Which lines contain the word "Write"? Return each of them as written.
--- begin RECORD SET ---
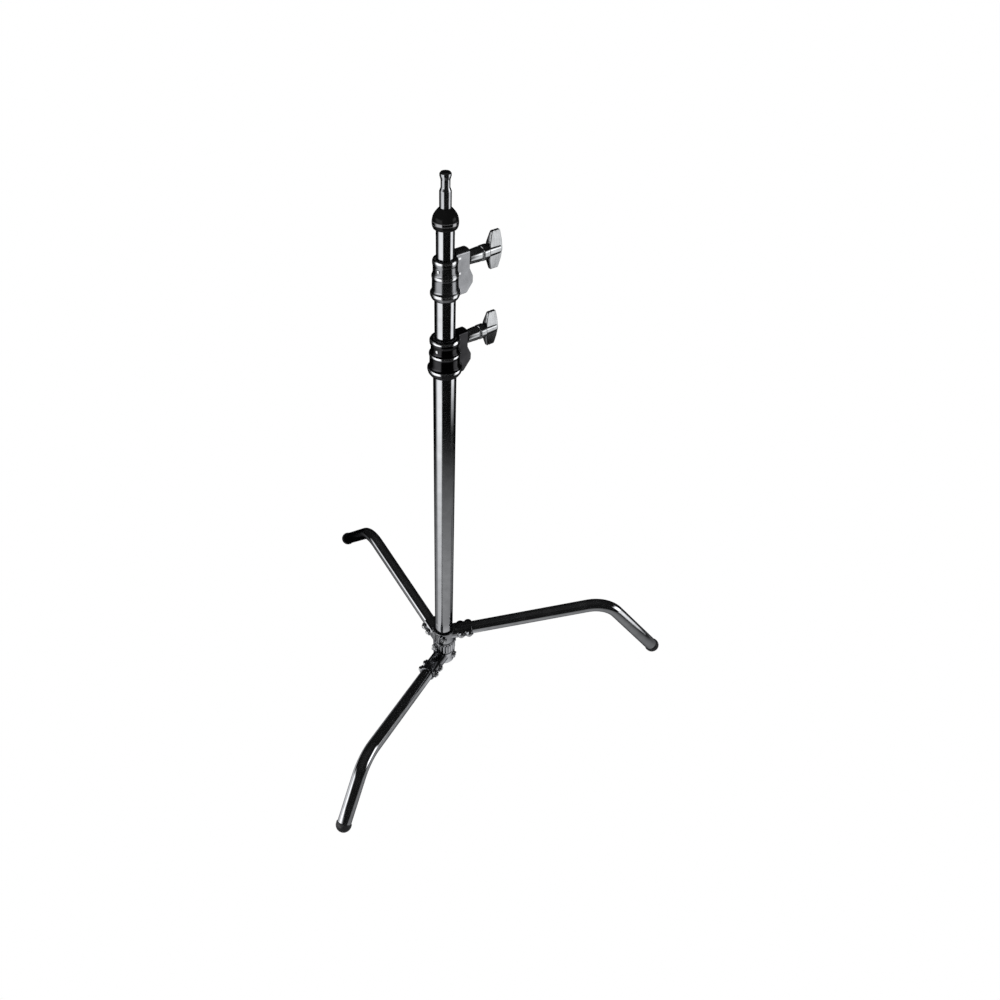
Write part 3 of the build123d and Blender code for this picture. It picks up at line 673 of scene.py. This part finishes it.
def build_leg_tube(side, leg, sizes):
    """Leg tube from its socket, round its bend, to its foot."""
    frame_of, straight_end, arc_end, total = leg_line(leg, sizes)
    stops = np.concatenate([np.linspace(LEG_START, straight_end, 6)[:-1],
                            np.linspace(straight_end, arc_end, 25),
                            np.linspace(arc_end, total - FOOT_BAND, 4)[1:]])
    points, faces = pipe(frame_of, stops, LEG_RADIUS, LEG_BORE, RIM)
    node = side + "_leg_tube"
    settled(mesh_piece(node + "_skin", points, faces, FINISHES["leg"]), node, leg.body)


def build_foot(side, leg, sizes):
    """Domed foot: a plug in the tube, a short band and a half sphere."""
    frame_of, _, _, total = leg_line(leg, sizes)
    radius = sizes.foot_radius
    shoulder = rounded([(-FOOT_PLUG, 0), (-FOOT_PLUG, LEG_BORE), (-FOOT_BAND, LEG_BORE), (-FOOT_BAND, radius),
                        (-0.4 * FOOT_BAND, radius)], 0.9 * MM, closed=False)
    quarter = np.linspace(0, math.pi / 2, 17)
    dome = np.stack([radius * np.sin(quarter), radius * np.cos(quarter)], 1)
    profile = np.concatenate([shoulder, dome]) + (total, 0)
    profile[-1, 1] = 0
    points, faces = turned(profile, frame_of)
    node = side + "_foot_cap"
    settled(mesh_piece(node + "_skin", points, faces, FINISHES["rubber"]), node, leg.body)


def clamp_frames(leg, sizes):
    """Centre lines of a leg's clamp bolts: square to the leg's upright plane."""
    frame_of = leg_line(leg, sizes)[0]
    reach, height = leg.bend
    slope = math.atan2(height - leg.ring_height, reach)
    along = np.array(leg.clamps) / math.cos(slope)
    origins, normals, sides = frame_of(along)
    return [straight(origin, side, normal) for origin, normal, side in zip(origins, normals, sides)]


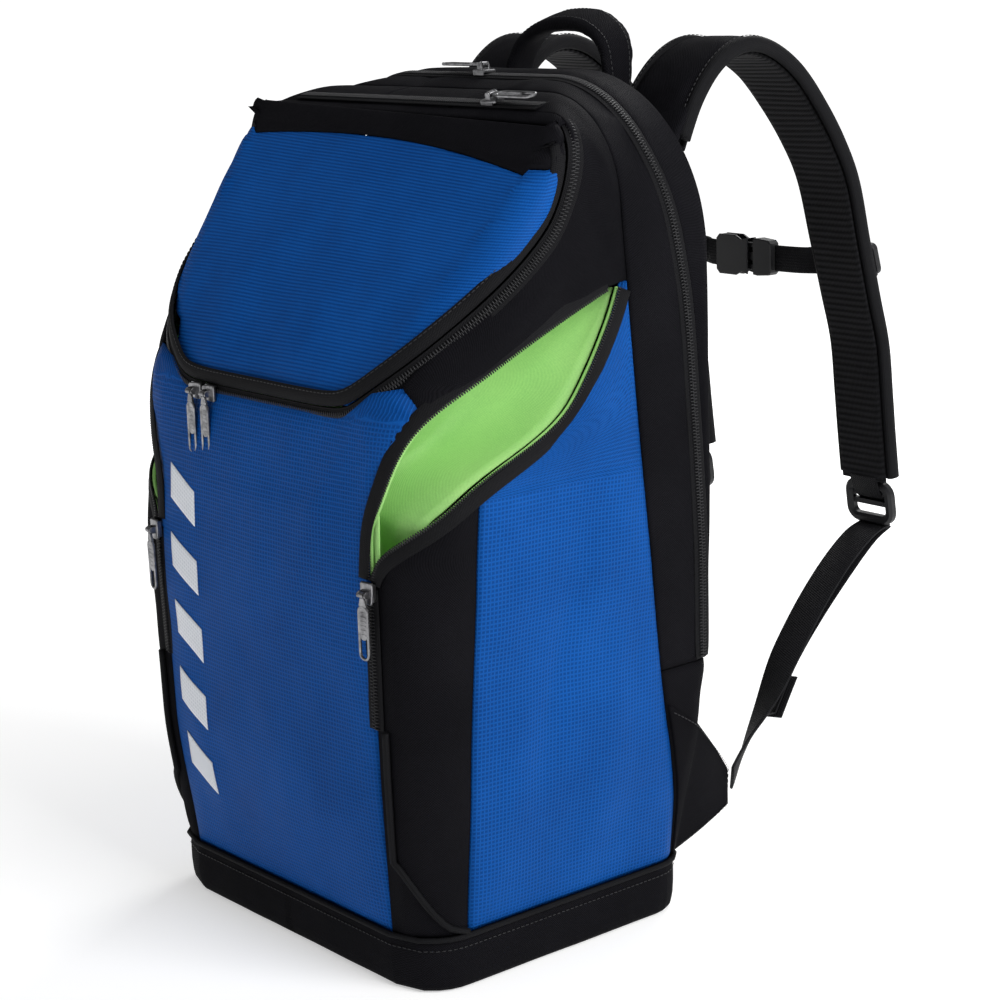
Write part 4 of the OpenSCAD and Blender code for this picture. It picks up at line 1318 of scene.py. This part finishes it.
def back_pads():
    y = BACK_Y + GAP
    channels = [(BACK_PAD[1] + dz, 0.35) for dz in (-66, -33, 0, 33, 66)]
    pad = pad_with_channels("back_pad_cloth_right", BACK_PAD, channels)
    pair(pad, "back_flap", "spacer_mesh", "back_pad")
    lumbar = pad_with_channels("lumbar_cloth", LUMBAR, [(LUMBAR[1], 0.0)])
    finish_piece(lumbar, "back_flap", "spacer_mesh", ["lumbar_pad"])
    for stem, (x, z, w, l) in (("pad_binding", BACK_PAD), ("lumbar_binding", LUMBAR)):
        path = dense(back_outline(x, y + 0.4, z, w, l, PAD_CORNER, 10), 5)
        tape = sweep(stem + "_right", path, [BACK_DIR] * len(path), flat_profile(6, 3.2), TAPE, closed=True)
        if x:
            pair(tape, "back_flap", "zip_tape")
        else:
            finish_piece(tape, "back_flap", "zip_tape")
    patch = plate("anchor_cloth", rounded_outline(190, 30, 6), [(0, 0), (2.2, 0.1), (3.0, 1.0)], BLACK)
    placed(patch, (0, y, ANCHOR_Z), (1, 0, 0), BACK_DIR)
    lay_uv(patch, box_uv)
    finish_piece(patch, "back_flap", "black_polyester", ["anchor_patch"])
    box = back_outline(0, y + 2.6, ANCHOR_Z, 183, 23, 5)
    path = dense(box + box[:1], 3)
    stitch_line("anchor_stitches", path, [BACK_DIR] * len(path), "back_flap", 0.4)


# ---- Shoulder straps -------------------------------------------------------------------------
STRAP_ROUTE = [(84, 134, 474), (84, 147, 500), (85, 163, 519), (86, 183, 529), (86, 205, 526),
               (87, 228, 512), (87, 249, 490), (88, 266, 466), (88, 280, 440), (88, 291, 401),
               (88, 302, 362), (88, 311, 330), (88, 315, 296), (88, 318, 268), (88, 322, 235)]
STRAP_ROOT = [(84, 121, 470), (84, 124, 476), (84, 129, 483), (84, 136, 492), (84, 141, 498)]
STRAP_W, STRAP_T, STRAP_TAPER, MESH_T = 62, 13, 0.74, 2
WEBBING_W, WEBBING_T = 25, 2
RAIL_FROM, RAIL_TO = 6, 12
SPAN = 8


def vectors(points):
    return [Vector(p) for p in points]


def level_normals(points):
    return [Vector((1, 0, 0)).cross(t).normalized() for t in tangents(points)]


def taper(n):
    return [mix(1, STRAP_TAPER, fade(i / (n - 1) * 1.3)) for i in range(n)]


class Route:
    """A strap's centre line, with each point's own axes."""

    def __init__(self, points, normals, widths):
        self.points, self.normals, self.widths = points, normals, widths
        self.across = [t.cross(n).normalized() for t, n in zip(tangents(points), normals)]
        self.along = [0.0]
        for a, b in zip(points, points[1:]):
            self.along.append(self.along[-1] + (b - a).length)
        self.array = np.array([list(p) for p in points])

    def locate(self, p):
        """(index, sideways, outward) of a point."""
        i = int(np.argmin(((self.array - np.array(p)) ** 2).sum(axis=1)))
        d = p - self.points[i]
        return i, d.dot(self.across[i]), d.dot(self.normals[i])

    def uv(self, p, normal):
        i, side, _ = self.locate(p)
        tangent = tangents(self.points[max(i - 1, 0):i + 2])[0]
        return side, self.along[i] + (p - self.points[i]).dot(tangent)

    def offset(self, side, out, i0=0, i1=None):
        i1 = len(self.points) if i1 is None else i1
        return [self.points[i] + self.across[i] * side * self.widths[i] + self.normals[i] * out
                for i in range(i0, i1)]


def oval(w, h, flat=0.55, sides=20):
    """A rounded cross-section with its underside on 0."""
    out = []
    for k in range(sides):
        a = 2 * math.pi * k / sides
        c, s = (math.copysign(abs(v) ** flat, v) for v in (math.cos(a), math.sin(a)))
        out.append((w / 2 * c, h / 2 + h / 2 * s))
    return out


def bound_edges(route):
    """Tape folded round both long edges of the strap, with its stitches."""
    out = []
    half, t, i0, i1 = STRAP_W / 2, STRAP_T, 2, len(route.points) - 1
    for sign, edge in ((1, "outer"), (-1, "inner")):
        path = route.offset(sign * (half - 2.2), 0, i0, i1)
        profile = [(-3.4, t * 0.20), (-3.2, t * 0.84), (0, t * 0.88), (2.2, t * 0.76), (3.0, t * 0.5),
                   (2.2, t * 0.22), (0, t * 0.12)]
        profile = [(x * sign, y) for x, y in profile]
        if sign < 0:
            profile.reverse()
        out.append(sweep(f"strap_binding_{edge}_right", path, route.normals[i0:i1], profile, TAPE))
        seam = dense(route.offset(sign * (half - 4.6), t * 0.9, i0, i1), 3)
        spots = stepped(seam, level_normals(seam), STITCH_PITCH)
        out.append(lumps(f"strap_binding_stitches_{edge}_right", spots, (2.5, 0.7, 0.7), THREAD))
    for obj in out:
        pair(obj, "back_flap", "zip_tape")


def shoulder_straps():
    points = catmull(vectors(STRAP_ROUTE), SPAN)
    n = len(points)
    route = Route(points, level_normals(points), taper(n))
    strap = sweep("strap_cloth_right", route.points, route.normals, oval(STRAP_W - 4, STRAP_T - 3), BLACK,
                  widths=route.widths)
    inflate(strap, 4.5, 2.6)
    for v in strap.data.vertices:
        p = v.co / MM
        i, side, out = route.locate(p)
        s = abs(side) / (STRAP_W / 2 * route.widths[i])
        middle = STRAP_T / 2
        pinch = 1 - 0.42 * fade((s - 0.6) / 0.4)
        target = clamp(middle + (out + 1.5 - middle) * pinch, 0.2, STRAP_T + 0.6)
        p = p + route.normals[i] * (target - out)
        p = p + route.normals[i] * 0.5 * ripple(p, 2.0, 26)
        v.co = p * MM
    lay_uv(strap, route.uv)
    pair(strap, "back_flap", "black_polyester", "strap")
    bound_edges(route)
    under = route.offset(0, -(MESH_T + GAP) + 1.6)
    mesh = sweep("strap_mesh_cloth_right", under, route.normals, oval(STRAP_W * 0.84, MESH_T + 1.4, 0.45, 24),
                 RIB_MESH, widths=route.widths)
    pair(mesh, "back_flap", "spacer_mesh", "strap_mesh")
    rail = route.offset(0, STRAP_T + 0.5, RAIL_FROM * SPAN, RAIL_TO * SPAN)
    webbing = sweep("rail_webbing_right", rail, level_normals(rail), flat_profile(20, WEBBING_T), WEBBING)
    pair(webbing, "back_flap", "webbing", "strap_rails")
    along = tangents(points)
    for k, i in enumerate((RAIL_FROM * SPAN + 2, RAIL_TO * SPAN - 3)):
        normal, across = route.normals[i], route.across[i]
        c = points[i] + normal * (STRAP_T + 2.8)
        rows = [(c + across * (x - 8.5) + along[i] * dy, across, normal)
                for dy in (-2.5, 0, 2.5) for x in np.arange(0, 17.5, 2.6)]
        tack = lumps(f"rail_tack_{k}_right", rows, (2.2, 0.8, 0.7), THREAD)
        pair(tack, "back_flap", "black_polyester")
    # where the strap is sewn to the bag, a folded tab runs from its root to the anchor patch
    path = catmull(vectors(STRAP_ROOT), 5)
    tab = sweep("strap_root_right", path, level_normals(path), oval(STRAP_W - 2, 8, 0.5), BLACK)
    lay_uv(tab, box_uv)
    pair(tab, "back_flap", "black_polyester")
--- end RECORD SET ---
■ WRITTEN ANSWER:
Write part 3 of the build123d and Blender code for this picture. It picks up at line 673 of scene.py. This part finishes it.
Write part 4 of the OpenSCAD and Blender code for this picture. It picks up at line 1318 of scene.py. This part finishes it.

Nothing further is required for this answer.